Deep Learning Approaches for Big Data-Driven Metadata Extraction in Online Job Postings

Abstract

This article presents a study on the multi-class classification of job postings using machine learning algorithms. With the growth of online job platforms, there has been an influx of labor market data. Machine learning, particularly NLP, is increasingly used to analyze and classify job postings. However, the effectiveness of these algorithms largely hinges on the quality and volume of the training data. In our study, we propose a multi-class classification methodology for job postings, drawing on AI models such as text-davinci-003 and the quantized versions of Falcon 7b (Falcon), Wizardlm 7B (Wizardlm), and Vicuna 7B (Vicuna) to generate synthetic datasets. These synthetic data are employed in two use-case scenarios: (a) exclusively as training datasets composed of synthetic job postings (situations where no real data is available) and (b) as an augmentation method to bolster underrepresented job title categories.
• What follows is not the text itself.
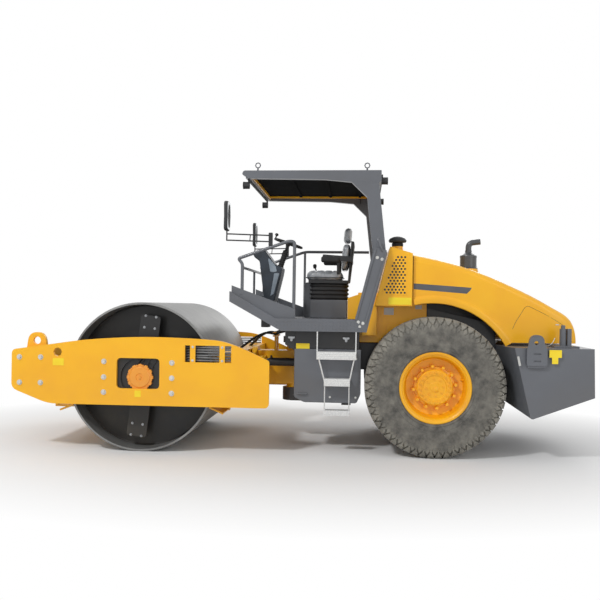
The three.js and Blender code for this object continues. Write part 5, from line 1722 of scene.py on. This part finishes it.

To evaluate our proposed method, we relied on two well-established approaches: the feedforward neural network (FFNN) and the BERT model. Both the use cases and training methods were assessed against a genuine job posting dataset to gauge classification accuracy. Our experiments substantiated the benefits of using synthetic data to enhance job posting classification. In the first scenario, the models’ performance matched, and occasionally exceeded, that of the real data. In the second scenario, the augmented classes consistently outperformed in most instances. This research confirms that AI-generated datasets can enhance the efficacy of NLP algorithms, especially in the domain of multi-class classification job postings. While data augmentation can boost model generalization, its impact varies. It is especially beneficial for simpler models like FNN. BERT, due to its context-aware architecture, also benefits from augmentation but sees limited improvement. Selecting the right type and amount of augmentation is essential.